Stage 3 – UMTS (or 3G)
This is the minimum standard for what I am calling a “modern phone”. Throughput should be up to 384kb/sec but because UMTS uses a different radio frequency to GPRS/GSM you should see a separate icon on your phone display indicating whether you have a “3G” signal or not. You can have one and not the other.
Stage 4 – HSDPA (or 3.5G)
An enhancement to UMTS/3G is High Speed Download Packet Access (HSDPA). This can give throughput from 14Mb/sec (downlink) and 6Mb/sec (uplink) – depending on your phone provider and proximity to a 3G aerial. This is sometime called 3.5G…
In the States they dont follow these standards of course ! They use CDMA (Code division multiple access)..

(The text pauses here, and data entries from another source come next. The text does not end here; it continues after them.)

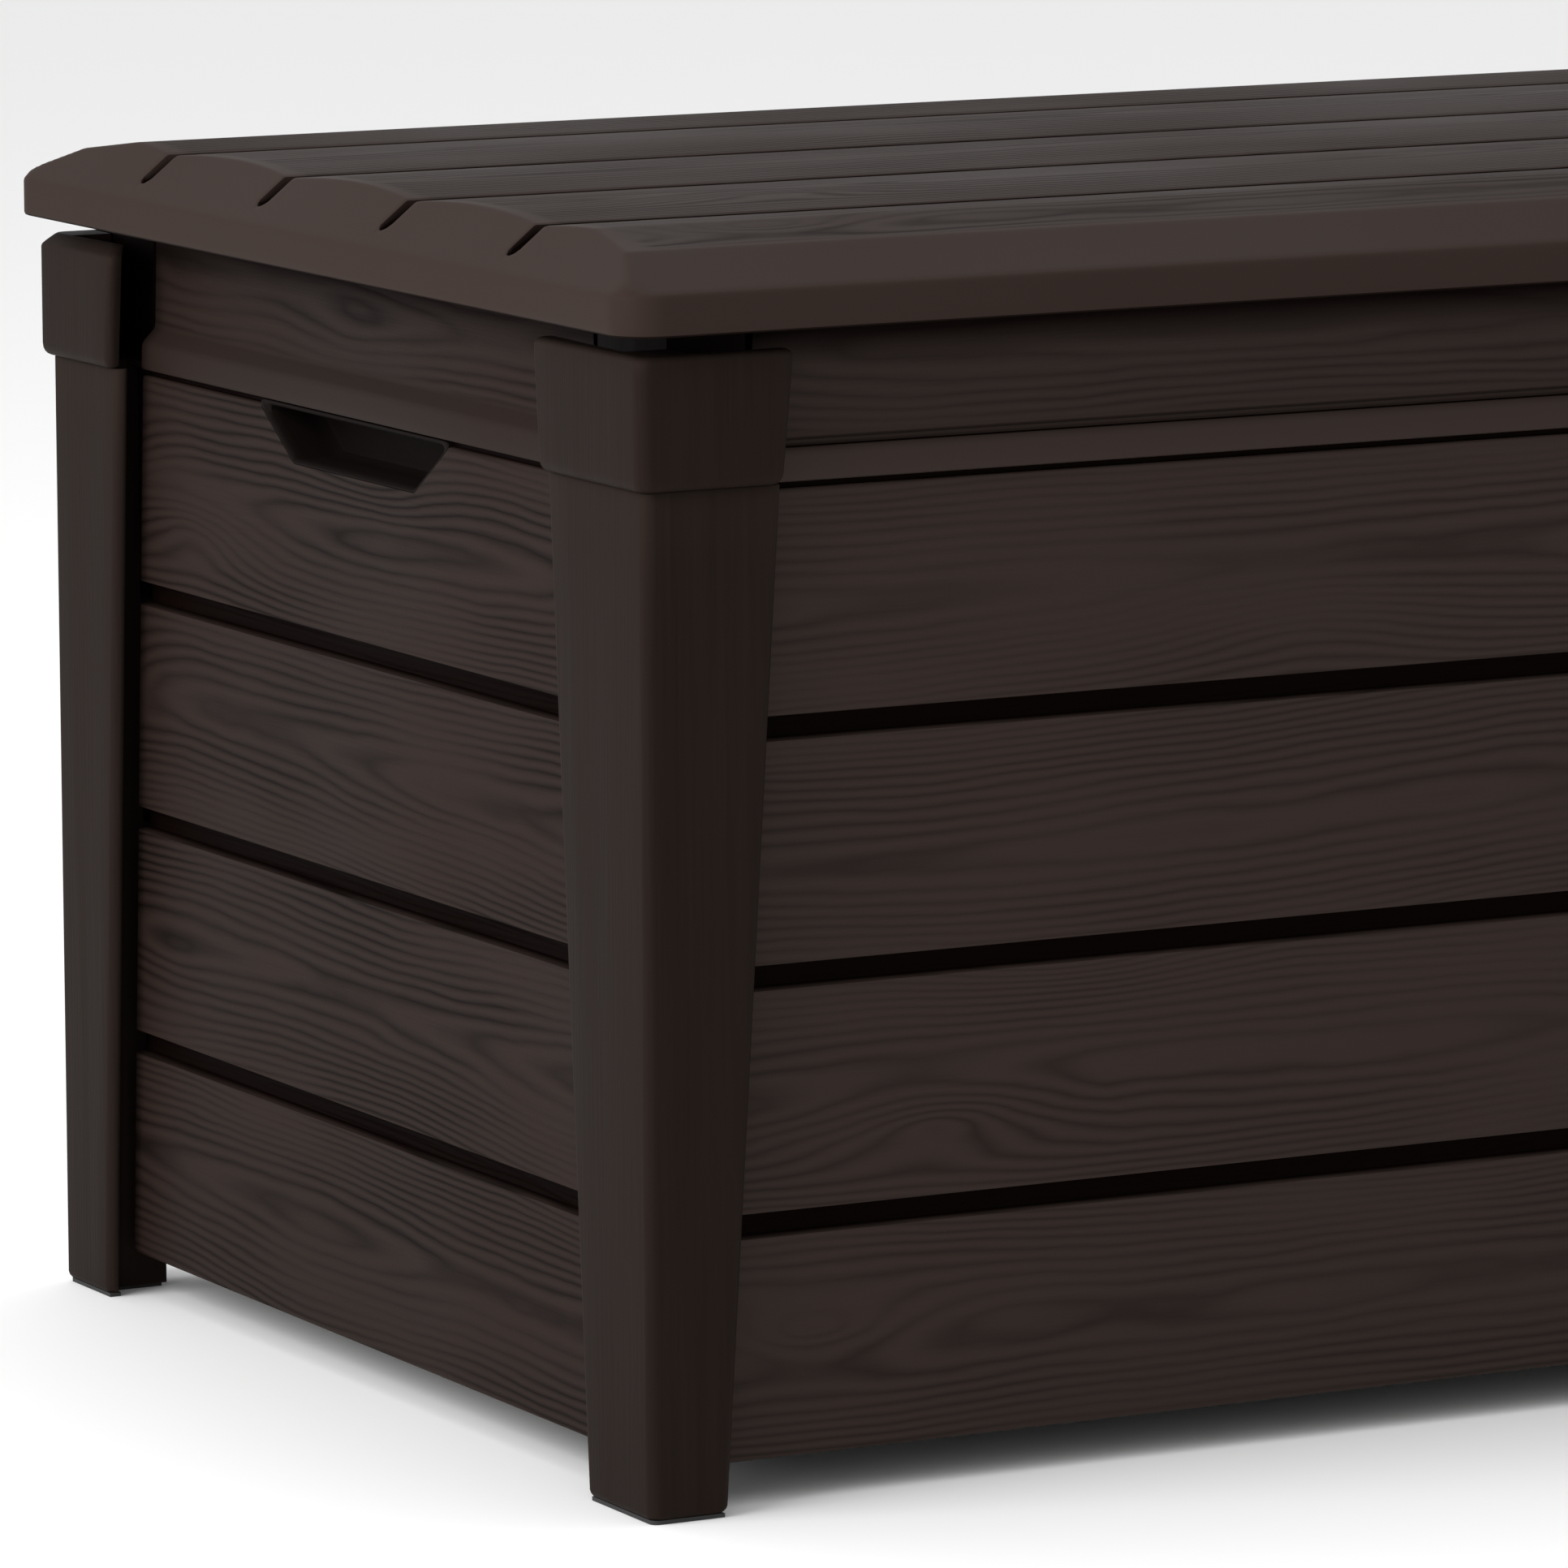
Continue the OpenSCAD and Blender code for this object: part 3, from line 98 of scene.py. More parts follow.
# ------------------------------------------------------------------ helpers
def mesh_piece(name, verts, faces, body, smooth=40):
    """A mesh object from vertices in mm and faces, shaded smooth below an angle."""
    me = bpy.data.meshes.new(name)
    me.from_pydata([tuple(c * MM for c in v) for v in verts], [], faces)
    me.validate()
    bm = bmesh.new()
    bm.from_mesh(me)
    bmesh.ops.recalc_face_normals(bm, faces=bm.faces)
    bm.to_mesh(me)
    bm.free()
    for p in me.polygons:
        p.use_smooth = True
    me.set_sharp_from_angle(angle=math.radians(smooth))
    ob = bpy.data.objects.new(name, me)
    bpy.context.scene.collection.objects.link(ob)
    if body:
        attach(ob, body)
    return ob


BOX_FACES = ((0, 3, 2, 1), (4, 5, 6, 7), (0, 1, 5, 4), (1, 2, 6, 5), (2, 3, 7, 6), (3, 0, 4, 7))


def add_box(faces, start):
    """The faces of a box whose 4 lower and 4 upper vertices begin at start."""
    faces.extend(tuple(start + k for k in f) for f in BOX_FACES)


def add_sides(faces, n, rows, start=0):
    """Quads between successive closed rows of n vertices that begin at start."""
    for i in range(rows - 1):
        for k in range(n):
            a, b = start + i * n + k, start + i * n + (k + 1) % n
            faces.append((a, b, b + n, a + n))


def add_ends(faces, n, rows, start=0):
    """The flat faces over the first and the last of such rows."""
    faces.append(tuple(start + k for k in range(n - 1, -1, -1)))
    faces.append(tuple(start + (rows - 1) * n + k for k in range(n)))


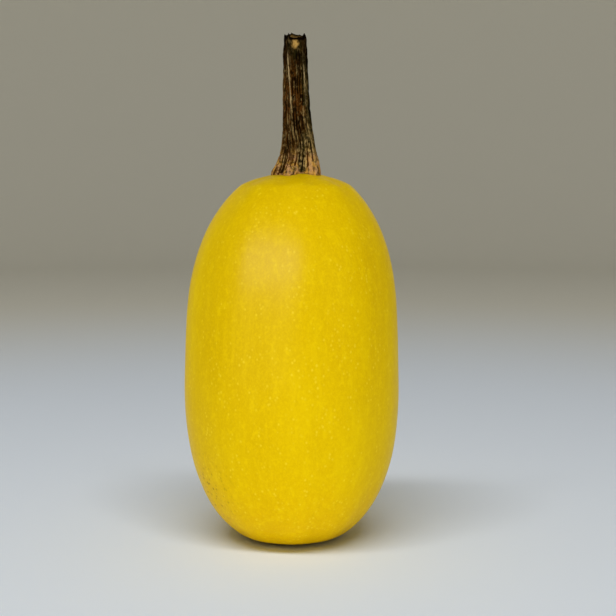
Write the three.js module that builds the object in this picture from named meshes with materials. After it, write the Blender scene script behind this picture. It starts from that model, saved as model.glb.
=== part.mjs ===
// A spaghetti squash, as picked: one smooth oval fruit with its cut, woody stem, standing on its blossom end.
//
// Millimetres, with +Z up. z = 0 is the surface that the fruit stands on, the origin is under the middle of the
// fruit, and -Y is the front. Angles run round +Z from the front towards +X.
//
// The fruit is one solid, turned from a profile: a flat foot with a rounded edge, a lower and an upper half that
// meet at the belly, and a low domed crown. Its points are then moved for the faint ribs, for the small lobes of
// flesh around the stem, and for the axis, which drifts a little to the right on its way up.
//
// The stem is a second solid, a five-ridged shaft. Its ridges spread at the bottom into toes that lie on the
// crown between the lobes, and its underside follows the crown with a thin gap.

import * as THREE from "three";
import { mergeVertices } from "three/addons/utils/BufferGeometryUtils.js";

// The fruit's driving dimensions
const FRUIT_HEIGHT = 230;
const BELLY_LEVEL = 118.5;
const BELLY_RADIUS = 68.5;
const FOOT_RADIUS = 22;
const FOOT_EDGE_RADIUS = 33.7; // where the foot's rounded edge runs into the lower half
const FOOT_EDGE_RISE = 2;
const CROWN_RADIUS = 34; // where the upper half runs into the crown
const CROWN_RISE = 6.5;
const CROWN_FLATNESS = 3; // exponent of the dome: 2 is a parabola, and more is flatter in the middle
const LOWER_FULLNESS = 2.62; // superellipse exponents: 2 is an ellipse, and more is squarer
const UPPER_FULLNESS = 2.17;
const WAIST_DEPTH = 2; // a slight narrowing above the belly
const WAIST_LEVEL = 135;
const WAIST_SPREAD = 35;
const AXIS_DRIFT = 2.9; // how far the crown's middle lies towards +X of the belly's
const RIB_COUNT = 10; // one of them at the front
const RIB_SHARE = 0.012; // depth of the valleys between ribs, as a share of the radius

// The stem's driving dimensions
const STEM_LENGTH = 87; // above the crown
const STEM_TOP_RADIUS = 7.5;
const STEM_FOOT_RADIUS = 10.2; // of the shaft, without its toes
const STEM_LEAN = -0.5; // how far the stem's top lies towards +X of its foot
const RIDGE_COUNT = 5;
const RIDGE_TURN = THREE.MathUtils.degToRad(58); // angle of one of the ridges
const FURROW_DEPTH = 1.5;
const TOE_REACH = 6;
const TOE_HEIGHT = 8; // over which the flare of the toes dies away
const FURROW_FLARE = 0.25; // the share of that flare that the furrows have
const LOBE_RISE = 1.8; // of the flesh between the toes
const LOBE_RADIUS = 10.5;
const RIM_DROP = 4; // how far the broken rim at the top dips to the front
const PITH_RADIUS_SHARE = 0.55;
const PITH_SINK = 3.5; // of the stem's middle below the highest point of its rim
const GAP = 0.3; // between the stem and the crown

const SECTORS = 60; // a multiple of RIDGE_COUNT and RIB_COUNT
const HALF_ROWS = 11;
const FOOT_EDGE_ROWS = 3;
const CROWN_ROW_RADII = [31.5, 28.5, 25, 21, 18.5, 16, 13.5, 11.5, 9.5, 7.5, 5, 2.5, 0];
const UNDERSIDE_ROWS = 5;
const SHAFT_ROWS = 12;

const FULL_TURN = 2 * Math.PI;

// 1 on the middle of each of count evenly spaced waves and 0 halfway between them, with one wave's middle at turn.
function wave(angle, count, turn) {
  return (1 + Math.cos(count * (angle - turn))) / 2;
}

// Height of the crown: a low dome, with a lobe of flesh rising into each furrow of the stem.
function crownHeight(radius, angle) {
  const dome = FRUIT_HEIGHT - CROWN_RISE * (radius / CROWN_RADIUS) ** CROWN_FLATNESS;
  const ring = Math.sin((Math.PI / 2) * Math.min(radius / LOBE_RADIUS, 2)) ** 2;
  return dome + LOBE_RISE * ring * (1 - wave(angle, RIDGE_COUNT, RIDGE_TURN));
}

// Where the fruit's axis is at a level: it is straight up to the belly and bends from there.
function axisX(level) {
  return AXIS_DRIFT * Math.max((level - BELLY_LEVEL) / (FRUIT_HEIGHT - BELLY_LEVEL), 0) ** 2;
}

// How much narrower the fruit is at a level than its superelliptic halves.
function waist(level) {
  return WAIST_DEPTH * Math.exp(-(((level - WAIST_LEVEL) / WAIST_SPREAD) ** 2));
}

// Points of a superelliptic quarter from the belly to where it ends, at endRadius and endLevel.
function halfProfile(endRadius, endLevel, fullness) {
  const endShare = (endRadius / BELLY_RADIUS) ** fullness;
  const reach = (endLevel - BELLY_LEVEL) / (1 - endShare) ** (1 / fullness);
  const endTurn = Math.acos(Math.sqrt(endShare));
  return Array.from({ length: HALF_ROWS + 1 }, (_, row) => {
    const turn = (endTurn * row) / HALF_ROWS;
    const radius = BELLY_RADIUS * Math.cos(turn) ** (2 / fullness);
    const level = BELLY_LEVEL + reach * Math.sin(turn) ** (2 / fullness);
    return [radius - waist(level), level];
  });
}

// The foot's rounded edge, which leaves the flat of the foot at a tangent.
function footEdge() {
  return Array.from({ length: FOOT_EDGE_ROWS }, (_, row) => {
    const share = row / FOOT_EDGE_ROWS;
    return [THREE.MathUtils.lerp(FOOT_RADIUS, FOOT_EDGE_RADIUS, share), FOOT_EDGE_RISE * share ** 2];
  });
}

// The fruit's whole profile, from the axis under the foot to the axis at the crown.
function fruitProfile() {
  const lower = halfProfile(FOOT_EDGE_RADIUS, FOOT_EDGE_RISE, LOWER_FULLNESS);
  const upper = halfProfile(CROWN_RADIUS, FRUIT_HEIGHT - CROWN_RISE, UPPER_FULLNESS);
  const crown = CROWN_ROW_RADII.map((radius) => [radius, FRUIT_HEIGHT]);
  return [[0, 0], ...footEdge(), ...lower.reverse(), ...upper.slice(1), ...crown];
}

// Moves a point of the turned fruit to where it lies on the grown one.
function onFruit(radius, level, angle) {
  const fromBelly = Math.min(Math.abs(level - BELLY_LEVEL) / BELLY_LEVEL, 1);
  const valley = 1 - wave(angle, RIB_COUNT, 0);
  const ribbed = radius * (1 - RIB_SHARE * valley * fromBelly ** 2);
  const height = level === FRUIT_HEIGHT ? crownHeight(ribbed, angle) : level;
  return new THREE.Vector3(
    ribbed * Math.sin(angle) + axisX(height),
    -ribbed * Math.cos(angle),
    height,
  );
}

// Radius of the stem's side at a height above the crown.
function stemRadius(height, angle) {
  const ridge = wave(angle, RIDGE_COUNT, RIDGE_TURN);
  const shaft = THREE.MathUtils.lerp(STEM_FOOT_RADIUS, STEM_TOP_RADIUS, height / STEM_LENGTH);
  const flare = TOE_REACH * Math.exp(-Math.max(height, 0) / TOE_HEIGHT);
  return shaft + flare * THREE.MathUtils.lerp(FURROW_FLARE, 1, ridge) - FURROW_DEPTH * (1 - ridge);
}

// The stem's profile as shares of its radius and of its height: underside, side, broken rim and sunken pith.
function stemProfile() {
  const underside = Array.from({ length: UNDERSIDE_ROWS }, (_, row) => [row / UNDERSIDE_ROWS, 0]);
  const side = Array.from({ length: SHAFT_ROWS + 1 }, (_, row) => [1, (row / SHAFT_ROWS) ** 1.6]);
  return [...underside, ...side, [PITH_RADIUS_SHARE, 1], [0, 1]];
}

// Moves a point of the turned stem to its place on the crown or along the shaft.
function onStem(radiusShare, heightShare, angle) {
  const footRadius = stemRadius(0, angle);
  const foot = crownHeight(footRadius, angle) + GAP;
  const rim = FRUIT_HEIGHT + STEM_LENGTH - RIM_DROP * wave(angle, 1, 0);
  const side = THREE.MathUtils.lerp(foot, rim, heightShare);
  const radius = radiusShare * stemRadius(side - foot, angle);
  const onUnderside = heightShare === 0;
  const onPith = heightShare === 1 && radiusShare < 1;
  let height = side;
  if (onUnderside) {
    height = crownHeight(radius, angle) + GAP;
  }
  if (onPith) {
    height = FRUIT_HEIGHT + STEM_LENGTH - PITH_SINK;
  }
  return new THREE.Vector3(
    radius * Math.sin(angle) + AXIS_DRIFT + STEM_LEAN * heightShare,
    -radius * Math.cos(angle),
    height,
  );
}

// Turns a profile about +Z and lets place() move each of its points.
function turned(profile, place) {
  const points = profile.map(([radius, height]) => new THREE.Vector2(radius, height));
  const geometry = new THREE.LatheGeometry(points, SECTORS);
  const position = geometry.getAttribute("position");
  for (let i = 0; i < position.count; i += 1) {
    const sector = Math.floor(i / profile.length) % SECTORS;
    const [radius, height] = profile[i % profile.length];
    const placed = place(radius, height, (FULL_TURN * sector) / SECTORS);
    position.setXYZ(i, placed.x, placed.y, placed.z);
  }
  geometry.deleteAttribute("normal");
  geometry.deleteAttribute("uv");
  const closed = mergeVertices(geometry, 1e-4);
  closed.computeVertexNormals();
  return closed;
}

function piece(name, geometry, material) {
  const mesh = new THREE.Mesh(geometry, material);
  mesh.name = name;
  return mesh;
}

const rind = new THREE.MeshStandardMaterial({ color: 0xe4bc0c, roughness: 0.5, metalness: 0 });
const driedStem = new THREE.MeshStandardMaterial({ color: 0x4a3820, roughness: 0.85, metalness: 0 });

const squash = new THREE.Group();
squash.name = "spaghetti_squash";
squash.add(piece("fruit", turned(fruitProfile(), onFruit), rind));
squash.add(piece("stem", turned(stemProfile(), onStem), driedStem));

export default squash;
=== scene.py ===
"""A spaghetti squash standing on its blossom end, with its long, dry stem up.

Metres, +Z up and -Y the front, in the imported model's own frame. Angles run round +Z from the front
towards +X. Two modelled pieces, the fruit and the stem, stand for the two plain CAD nodes, which fix
their size and place.
"""

import math

import bpy
import numpy as np
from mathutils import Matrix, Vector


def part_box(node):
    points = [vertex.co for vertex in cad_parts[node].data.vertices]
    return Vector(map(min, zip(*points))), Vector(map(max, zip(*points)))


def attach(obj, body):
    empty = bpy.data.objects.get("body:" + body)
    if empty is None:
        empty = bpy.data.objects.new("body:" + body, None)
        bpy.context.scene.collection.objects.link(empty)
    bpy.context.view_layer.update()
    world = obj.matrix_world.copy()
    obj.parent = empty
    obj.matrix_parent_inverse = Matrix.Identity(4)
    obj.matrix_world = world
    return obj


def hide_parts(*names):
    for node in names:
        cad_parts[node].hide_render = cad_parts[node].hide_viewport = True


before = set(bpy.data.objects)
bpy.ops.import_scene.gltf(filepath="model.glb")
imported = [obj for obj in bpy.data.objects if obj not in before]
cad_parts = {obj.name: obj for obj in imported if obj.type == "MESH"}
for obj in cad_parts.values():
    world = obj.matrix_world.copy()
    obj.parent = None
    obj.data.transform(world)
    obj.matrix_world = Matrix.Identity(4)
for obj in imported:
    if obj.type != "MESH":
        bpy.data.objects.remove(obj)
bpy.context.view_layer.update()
FRUIT_LOW, FRUIT_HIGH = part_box("fruit")
STEM_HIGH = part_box("stem")[1]

# The fruit, in design millimetres; the angles here and in the stem's tables are in degrees
FRUIT_HEIGHT = 229.5
BELLY_LEVEL = 118.5
BELLY_RADIUS = 68.5
FOOT_RADIUS = 15  # of the flat that the fruit stands on
FOOT_EDGE_RADIUS = 33.8  # where the foot's rounded edge runs into the lower half
FOOT_EDGE_RISE = 2.9  # and how high it is there
CROWN_RADIUS = 34  # where the upper half runs into the crown
CROWN_RISE = 6  # how far the crown's middle rises above that
CROWN_FLATNESS = 3  # exponent of the crown's dome: 2 is a parabola, and more is flatter in the middle
LOWER_FULLNESS = 2.62  # superellipse exponents: 2 is an ellipse, and more is squarer
UPPER_FULLNESS = 2.17
WAIST_DEPTH = 2  # a slight narrowing above the belly
WAIST_LEVEL = 135
WAIST_SPREAD = 35
AXIS_DRIFT = 2.7  # how far the crown's middle lies towards +X of the belly's
INSET = 0.05  # of the modelled pieces from the plain solids' box
CORNER_SOFTNESS = 1.5  # how far the foot's edge and the shoulder are smoothed along the profile
RIB_COUNT = 10
RIB_DEPTH = 0.45  # of the valleys between the ribs, at the belly
RIB_END_DEPTH = 0.5  # and near the crown and the foot
SWELLS = (  # the skin's slow waves: height, length round the fruit, length up it, and seed
    (0.45, 48, 48, 3),
    (0.12, 15, 30, 5),
    (0.04, 6, 9, 7),
)
SCAR_RADIUS = 4.5  # of the corky scar under the foot
SCAR_SINK = 1.2
SCUFF_TURN = -58  # the middle of the patch of fine dark specks, low on the left
SCUFF_LEVEL = 36
SCUFF_SPREAD = 17  # how far that patch reaches round the fruit
SCUFF_HEIGHT = 19  # and up and down it
COLLAR_RADIUS = 17  # of the greener ring of rind round the stem
FRUIT_ROWS = 330
FRUIT_SECTORS = 290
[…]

To see a summary of the GSM service around the world have a look at this site. If you are in the UK – then check out this site for extensive reviews of mobile phone networks and phones and their capabilities
The bottom line is that your “modern phone” in Europe at least..should have options to access data and the internet using all the standards from 2G upwards. These should be selectable in the configurations so that you can choose to not use HSDPA fro example if you suspect that you happen to be somewhere where there is a lot of competition for that signal e.g St Katherines Dock in the City of London, or Gosport Marina in Portsmouth perhaps – then setting your phone “down” to 2G or 2.5G may in fact get a better uncontended link to the local aerial and therefore better internet access on the phone, laptop dongle or laptop connected by phone to the internet.